- To do:
Only the lines from the line with "collection.objects.link(piece)" through the line with "for corner in" should be copied, exactly as they appear, with both ends kept.

- Data shown:
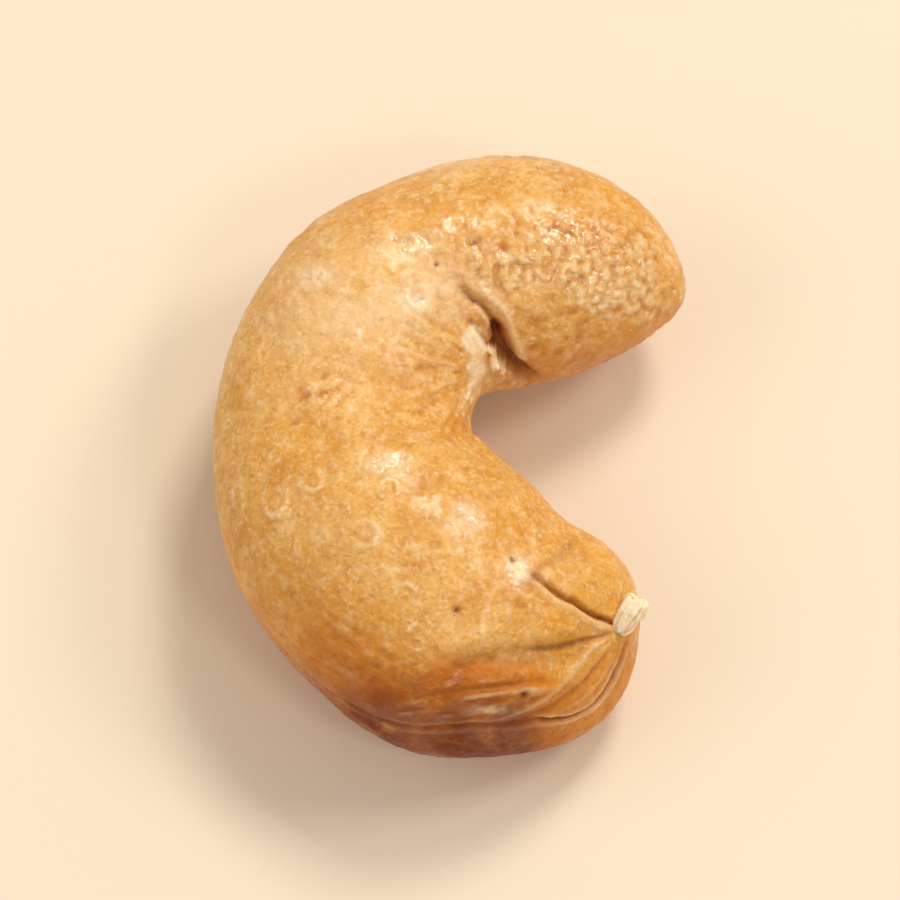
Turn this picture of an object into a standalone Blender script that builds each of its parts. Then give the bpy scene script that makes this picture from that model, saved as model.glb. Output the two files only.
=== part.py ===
"""A whole roasted cashew kernel, lying on its broad side.

Metres, +Z up. The origin is on the table, under the middle of the kernel's box. Both ends point
to +X: the blunt end is at +Y, and the pointed end, with the germ tip, is at -Y. The sizes below
are in mm.
"""

import math

import bmesh
import bpy
import numpy as np
from mathutils import Matrix, Vector, noise

MM = 0.001

# The kernel's form: cuts across it, from the blunt end to the pointed end. Each has x and y of the
# outer edge, x and y of the inner edge, the height of its middle, and its thickness over its width.
# At the two ends the outer and the inner edge meet.
CUTS = np.array(
    (
        (9.4, 7.2, 9.4, 7.2, 4.6, 0.97),
        (7.85, 10.4, 8.05, 5.25, 4.5, 0.98),
        (5.0, 12.15, 5.5, 3.8, 4.5, 0.98),
        (1.7, 12.5, 3.2, 3.2, 4.6, 0.97),
        (-2.1, 11.5, 1.8, 2.9, 4.8, 0.97),
        (-5.9, 9.1, 1.3, 2.5, 5.0, 0.97),
        (-8.7, 5.1, 1.0, 1.8, 4.9, 0.95),
        (-9.6, -0.1, 1.0, 0.8, 4.8, 0.92),
        (-8.8, -5.1, 1.8, -0.3, 5.2, 0.88),
        (-5.9, -9.4, 3.3, -1.7, 5.3, 0.85),
        (-1.7, -12.3, 4.8, -3.1, 4.8, 0.85),
        (2.7, -12.3, 6.5, -4.1, 4.55, 0.90),
        (5.2, -10.9, 7.4, -5.4, 4.8, 0.94),
        (7.1, -7.8, 7.1, -7.8, 5.3, 0.95),
    )
)
LAST_CUT = len(CUTS) - 1

# The outer side is a little fuller than the inner one, by this share of the thickness.
OUTER_FULLNESS = 0.06

# The pointed end turns up, from this cut on, by this much at the very tip.
TIP_TILT = math.radians(24)
TIP_TILT_FROM = 9.0

# The mesh: rings from end to end, and columns round the kernel, closer together by the two seams.
RINGS = 66
COLUMNS = 60
COLUMN_CROWDING = 0.4

# Where the seam between the halves runs, in degrees round a cut: from the outer edge, and from the
# inner edge, towards the upper face. Each pair is a cut and the turn there.
OUTER_SEAM = ((0, 0), (6, 0), (8.8, -6), (10.6, 19), (11.2, 16), (12.7, -34), (13, -34))
INNER_SEAM = ((0, -25), (4, -20), (7, 0), (9.2, 58), (10.2, 73), (11.4, 83), (12.3, 88), (13, 86))

# The outer seam: a fine groove in a shallow valley. It fades out at the blunt end.
GROOVE_DEPTH = 0.3
GROOVE_WIDTH = 0.3
VALLEY_DEPTH = 0.25
VALLEY_WIDTH = 1.3
OUTER_SEAM_STARTS = (0.6, 2.0)

# The inner seam, which only opens near the tip, where the halves part round the germ.
SPLIT_DEPTH = 0.5
SPLIT_WIDTH = 0.42
SPLIT_STARTS = (10.2, 10.9)

# Both seams run out into the very tip, from this cut on.
SEAMS_END_FROM = 12.4

# Creases and folds on the upper face, each a straight stroke: its two ends as x and y, its width
# and its depth. The first two are the fold where the blunt end closes on the body.
CREASES = (
    ((0.8, 5.4), (1.9, 4.4), 0.5, 0.4),
    ((1.9, 4.4), (2.3, 3.2), 0.7, 0.9),
    ((6.0, -8.7), (3.0, -9.9), 0.7, 0.35),
    ((3.0, -9.9), (0.0, -10.6), 0.8, 0.25),
    ((2.9, -11.4), (0.8, -11.3), 0.5, 0.15),
)

# Slow lumps over the whole surface.
LUMP_HEIGHT = 0.22
LUMP_SIZE = 6.0

# The table under the kernel. What would reach below it is pressed flat: three small spots, one
# under the blunt end, one under the outer side and one under the pointed end.
ORIGIN = Vector((0.03, -0.10, 0.10))

# The germ tip: a small blunt peg in the mouth of the split.
GERM_ROOT = Vector((6.6, -8.0, 5.8))
GERM_TIP = Vector((7.8, -6.7, 6.7))
GERM_ROOT_RADIUS = 0.7
GERM_TIP_RADIUS = 0.6
GERM_SIDES = 12

ROASTED_GOLD = (0.74, 0.43, 0.14, 1)
ROASTED_ROUGHNESS = 0.42


def smooth_step(low, high, value):
    share = np.clip((value - low) / (high - low), 0, 1)
    return share * share * (3 - 2 * share)


def bell(distance, width):
    return np.exp(-((distance / width) ** 2))


def smooth_curve(points, before, after, place):
    """The points of a smooth curve, at places counted in given points from the first one."""
    given = np.vstack([before, points, after])
    first = np.clip(place.astype(int), 0, len(points) - 2)
    share = (place - first)[:, None]
    a, b, c, d = given[first], given[first + 1], given[first + 2], given[first + 3]
    slope_b = (c - a) / 2
    slope_c = (d - b) / 2
    cubic = 2 * (b - c) + slope_b + slope_c
    square = 3 * (c - b) - 2 * slope_b - slope_c
    return b + share * (slope_b + share * (square + share * cubic))


def smooth_turn(pairs, place):
    """An angle in radians that passes through the pairs of a cut and a turn in degrees."""
    cuts = [pair[0] for pair in pairs]
    turns = [pair[1] for pair in pairs]
    steps = np.searchsorted(cuts, place, side="right").clip(1, len(cuts) - 1)
    low = np.take(cuts, steps - 1)
    high = np.take(cuts, steps)
    share = smooth_step(low, high, place)
    return np.radians(np.take(turns, steps - 1) * (1 - share) + np.take(turns, steps) * share)


def plain_form(place, column):
    """The surface without its relief: the spots in mm, the height round each cut from -1 to 1, and
    how far each spot is from the outer and from the inner seam."""
    outer_edge = smooth_curve(CUTS[:, 0:2], CUTS[1, 2:4], CUTS[-2, 2:4], place)
    inner_edge = smooth_curve(CUTS[:, 2:4], CUTS[1, 0:2], CUTS[-2, 0:2], place)
    rest = smooth_curve(CUTS[:, 4:6], CUTS[1, 4:6], CUTS[-2, 4:6], place)
    middle = np.column_stack([(outer_edge + inner_edge) / 2, rest[:, 0]])
    outwards = np.column_stack([(outer_edge - inner_edge) / 2, np.zeros(len(place))])
    half_width = np.linalg.norm(outwards, axis=1)
    half_thickness = half_width * rest[:, 1]

    across = outwards / np.maximum(half_width, 1e-6)[:, None]
    onwards = np.cross(across, (0, 0, 1))
    tilt = (TIP_TILT * smooth_step(TIP_TILT_FROM, LAST_CUT, place))[:, None]
    upwards = np.array((0, 0, 1)) * np.cos(tilt) + onwards * np.sin(tilt)

    by_outer_edge = (1 + np.cos(column)) / 2
    turn = column + smooth_turn(OUTER_SEAM, place) * by_outer_edge
    turn -= smooth_turn(INNER_SEAM, place) * (1 - by_outer_edge)
    height = np.sin(turn)
    fullness = 1 + OUTER_FULLNESS * np.cos(turn)
    spots = middle + outwards * np.cos(turn)[:, None]
    spots += upwards * (half_thickness * height * fullness)[:, None]

    mean_radius = (half_width + half_thickness) / 2
    from_outer_seam = np.abs(column) * mean_radius
    from_inner_seam = (math.pi - np.abs(column)) * mean_radius
    return spots, height, from_outer_seam, from_inner_seam


def stroke(spots, start, end, width):
    """A soft-edged stroke as seen from above, 1 along its middle and fading out at its two ends."""
    start = np.array(start)
    along = np.array(end) - start
    share = ((spots[:, 0:2] - start) @ along / (along @ along)).clip(0, 1)
    nearest = start + share[:, None] * along
    return bell(np.linalg.norm(spots[:, 0:2] - nearest, axis=1), width)


def relief(place, spots, height, from_outer_seam, from_inner_seam):
    """How far the skin stands out from the plain form, in mm."""
    lumps = [noise.noise(Vector(spot) / LUMP_SIZE) for spot in spots]
    rise = LUMP_HEIGHT * np.array(lumps)

    before_tip = 1 - smooth_step(SEAMS_END_FROM, LAST_CUT, place)
    groove = GROOVE_DEPTH * bell(from_outer_seam, GROOVE_WIDTH)
    valley = VALLEY_DEPTH * bell(from_outer_seam, VALLEY_WIDTH)
    rise -= before_tip * smooth_step(*OUTER_SEAM_STARTS, place) * (groove + valley)
    split = SPLIT_DEPTH * bell(from_inner_seam, SPLIT_WIDTH)
    rise -= before_tip * smooth_step(*SPLIT_STARTS, place) * split

    on_upper_face = smooth_step(-0.2, 0.4, height)
    for start, end, width, depth in CREASES:
        rise -= depth * on_upper_face * stroke(spots, start, end, width)
    return rise


def kernel_mesh():
    """The two halves in one skin: a ball whose poles are the kernel's two ends."""
    shape = bmesh.new()
    bmesh.ops.create_uvsphere(shape, u_segments=COLUMNS, v_segments=RINGS, radius=1)
    ball = np.array([vert.co for vert in shape.verts])
    place = np.arccos(ball[:, 2].clip(-1, 1)) / math.pi * LAST_CUT
    column = np.arctan2(ball[:, 1], ball[:, 0])
    column -= COLUMN_CROWDING / 2 * np.sin(2 * column)

    spots, height, from_outer_seam, from_inner_seam = plain_form(place, column)
    for vert, spot in zip(shape.verts, spots):
        vert.co = spot
    bmesh.ops.recalc_face_normals(shape, faces=shape.faces)
    shape.normal_update()

    rise = relief(place, spots, height, from_outer_seam, from_inner_seam)
    for vert, amount in zip(shape.verts, rise):
        vert.co += vert.normal * amount

    bmesh.ops.translate(shape, vec=-ORIGIN, verts=shape.verts)
    for vert in shape.verts:
        vert.co.z = max(vert.co.z, 0)
    bmesh.ops.scale(shape, vec=(MM, MM, MM), verts=shape.verts)
    return shape


def germ_mesh():
    """The germ tip: a tapered peg with a rounded end, its root sunk between the halves."""
    shape = bmesh.new()
    reach = GERM_TIP - GERM_ROOT
    bmesh.ops.create_cone(
        shape,
        cap_ends=True,
        segments=GERM_SIDES,
        radius1=GERM_ROOT_RADIUS,
        radius2=GERM_TIP_RADIUS,
        depth=reach.length,
    )
    top = [edge for edge in shape.edges if all(vert.co.z > 0 for vert in edge.verts)]
    bmesh.ops.bevel(shape, geom=top, offset=GERM_TIP_RADIUS * 0.5, segments=2, affect="EDGES", profile=0.5)
    upright = Matrix.Translation(Vector((0, 0, reach.length / 2)))
    leaning = reach.to_track_quat("Z", "Y").to_matrix().to_4x4()
    placed = Matrix.Scale(MM, 4) @ Matrix.Translation(GERM_ROOT - ORIGIN) @ leaning @ upright
    bmesh.ops.transform(shape, matrix=placed, verts=shape.verts)
    return shape


def roasted_skin():
    """Roasted cashew: a golden, slightly oily surface."""
    material = bpy.data.materials.new("roasted cashew")
    material.use_nodes = True
    shader = material.node_tree.nodes["Principled BSDF"]
    shader.inputs["Base Color"].default_value = ROASTED_GOLD
    shader.inputs["Roughness"].default_value = ROASTED_ROUGHNESS
    shader.inputs["Metallic"].default_value = 0
    return material


def add_piece(name, shape, collection):
    mesh = bpy.data.meshes.new(name)
    shape.to_mesh(mesh)
    shape.free()
    mesh.shade_smooth()
    piece = bpy.data.objects.new(name, mesh)
    collection.objects.link(piece)
    return piece


def main():
    for old in list(bpy.data.objects):
        bpy.data.objects.remove(old)
    cashew = bpy.data.collections.new("roasted cashew nut")
    joined = bpy.data.collections.new("joined shapes")
    bpy.context.scene.collection.children.link(cashew)
    bpy.context.scene.collection.children.link(joined)

    germ = add_piece("germ_tip", germ_mesh(), joined)
    germ.hide_render = True
    germ.display_type = "WIRE"

    kernel = add_piece("cashew_kernel", kernel_mesh(), cashew)
    kernel.data.materials.append(roasted_skin())
    union = kernel.modifiers.new("germ tip", "BOOLEAN")
    union.operation = "UNION"
    union.object = germ


if __name__ == "__main__":
    main()
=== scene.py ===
"""The looks of a roasted cashew kernel: its oily, toasted skin, lit softly on a pale floor.

Metres in the frame, mm in the named sizes below. The kernel lies on its broad side, its two ends
towards +X, the blunt one at +Y and the pointed one, with the germ tip, at -Y.
"""

import math

import bmesh
import bpy
import numpy as np
from mathutils import Matrix, Vector, noise


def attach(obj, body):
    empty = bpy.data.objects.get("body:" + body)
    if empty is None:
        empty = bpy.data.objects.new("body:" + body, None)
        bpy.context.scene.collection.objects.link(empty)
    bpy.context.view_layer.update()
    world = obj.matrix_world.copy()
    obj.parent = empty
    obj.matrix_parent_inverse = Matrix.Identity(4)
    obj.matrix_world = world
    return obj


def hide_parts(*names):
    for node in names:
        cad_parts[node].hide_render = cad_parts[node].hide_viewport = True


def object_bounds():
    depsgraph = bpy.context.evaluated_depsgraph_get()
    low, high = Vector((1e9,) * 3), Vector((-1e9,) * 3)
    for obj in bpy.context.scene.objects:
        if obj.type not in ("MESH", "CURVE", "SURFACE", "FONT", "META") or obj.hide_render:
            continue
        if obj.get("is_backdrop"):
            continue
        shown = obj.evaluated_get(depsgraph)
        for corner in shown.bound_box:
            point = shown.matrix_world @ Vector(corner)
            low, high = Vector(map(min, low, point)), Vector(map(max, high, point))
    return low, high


MM = 0.001

# The kernel's form: cuts across it, from the blunt end to the pointed end. Each has x and y of the
# outer edge, x and y of the inner edge, the height of its middle, and its thickness over its width.
CUTS = np.array(
    (
        (9.4, 7.2, 9.4, 7.2, 4.6, 0.97),
        (7.85, 10.4, 8.05, 5.25, 4.5, 0.98),
        (5.0, 12.15, 5.5, 3.8, 4.5, 0.98),
        (1.7, 12.5, 3.2, 3.2, 4.6, 0.97),
        (-2.1, 11.5, 1.8, 2.9, 4.8, 0.97),
        (-5.9, 9.1, 1.3, 2.5, 5.0, 0.97),
        (-8.7, 5.1, 1.0, 1.8, 4.9, 0.95),
        (-9.6, -0.1, 1.0, 0.8, 4.8, 0.92),
        (-8.8, -5.1, 1.8, -0.3, 5.2, 0.88),
        (-5.9, -9.4, 3.3, -1.7, 5.3, 0.85),
        (-1.7, -12.3, 4.8, -3.1, 4.8, 0.85),
        (2.7, -12.3, 6.5, -4.1, 4.55, 0.90),
        (5.2, -10.9, 7.4, -5.4, 4.8, 0.94),
        (7.1, -7.8, 7.1, -7.8, 5.3, 0.95),
    )
)
LAST_CUT = len(CUTS) - 1
OUTER_FULLNESS = 0.06
TIP_TILT = math.radians(24)
TIP_TILT_FROM = 9.0
ORIGIN = Vector((0.03, -0.10, 0.10))

# Where the seam runs, in degrees round a cut: from the outer edge, and from the inner edge,
# towards the upper face. Each pair is a cut and the turn there.
OUTER_SEAM = ((0, 0), (6, 0), (8.8, -6), (10.6, 19), (11.2, 16), (12.7, -34), (13, -34))
INNER_SEAM = ((0, -25), (4, -20), (7, 0), (9.2, 58), (10.2, 73), (11.4, 83), (12.3, 88), (13, 86))
OUTER_SEAM_STARTS = (0.6, 2.0)
SPLIT_STARTS = (10.2, 10.9)
SEAMS_END_FROM = 12.4

# The mesh: 0.1 mm from ring to ring and 0.12 mm from column to column.
RINGS = 368
COLUMNS = 266
COLUMN_CROWDING = 0.4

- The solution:
    collection.objects.link(piece)
    return piece


def main():
    for old in list(bpy.data.objects):
        bpy.data.objects.remove(old)
    cashew = bpy.data.collections.new("roasted cashew nut")
    joined = bpy.data.collections.new("joined shapes")
    bpy.context.scene.collection.children.link(cashew)
    bpy.context.scene.collection.children.link(joined)

    germ = add_piece("germ_tip", germ_mesh(), joined)
    germ.hide_render = True
    germ.display_type = "WIRE"

    kernel = add_piece("cashew_kernel", kernel_mesh(), cashew)
    kernel.data.materials.append(roasted_skin())
    union = kernel.modifiers.new("germ tip", "BOOLEAN")
    union.operation = "UNION"
    union.object = germ


if __name__ == "__main__":
    main()
=== scene.py ===
"""The looks of a roasted cashew kernel: its oily, toasted skin, lit softly on a pale floor.

Metres in the frame, mm in the named sizes below. The kernel lies on its broad side, its two ends
towards +X, the blunt one at +Y and the pointed one, with the germ tip, at -Y.
"""

import math

import bmesh
import bpy
import numpy as np
from mathutils import Matrix, Vector, noise


def attach(obj, body):
    empty = bpy.data.objects.get("body:" + body)
    if empty is None:
        empty = bpy.data.objects.new("body:" + body, None)
        bpy.context.scene.collection.objects.link(empty)
    bpy.context.view_layer.update()
    world = obj.matrix_world.copy()
    obj.parent = empty
    obj.matrix_parent_inverse = Matrix.Identity(4)
    obj.matrix_world = world
    return obj


def hide_parts(*names):
    for node in names:
        cad_parts[node].hide_render = cad_parts[node].hide_viewport = True


def object_bounds():
    depsgraph = bpy.context.evaluated_depsgraph_get()
    low, high = Vector((1e9,) * 3), Vector((-1e9,) * 3)
    for obj in bpy.context.scene.objects:
        if obj.type not in ("MESH", "CURVE", "SURFACE", "FONT", "META") or obj.hide_render:
            continue
        if obj.get("is_backdrop"):
            continue
        shown = obj.evaluated_get(depsgraph)
        for corner in shown.bound_box:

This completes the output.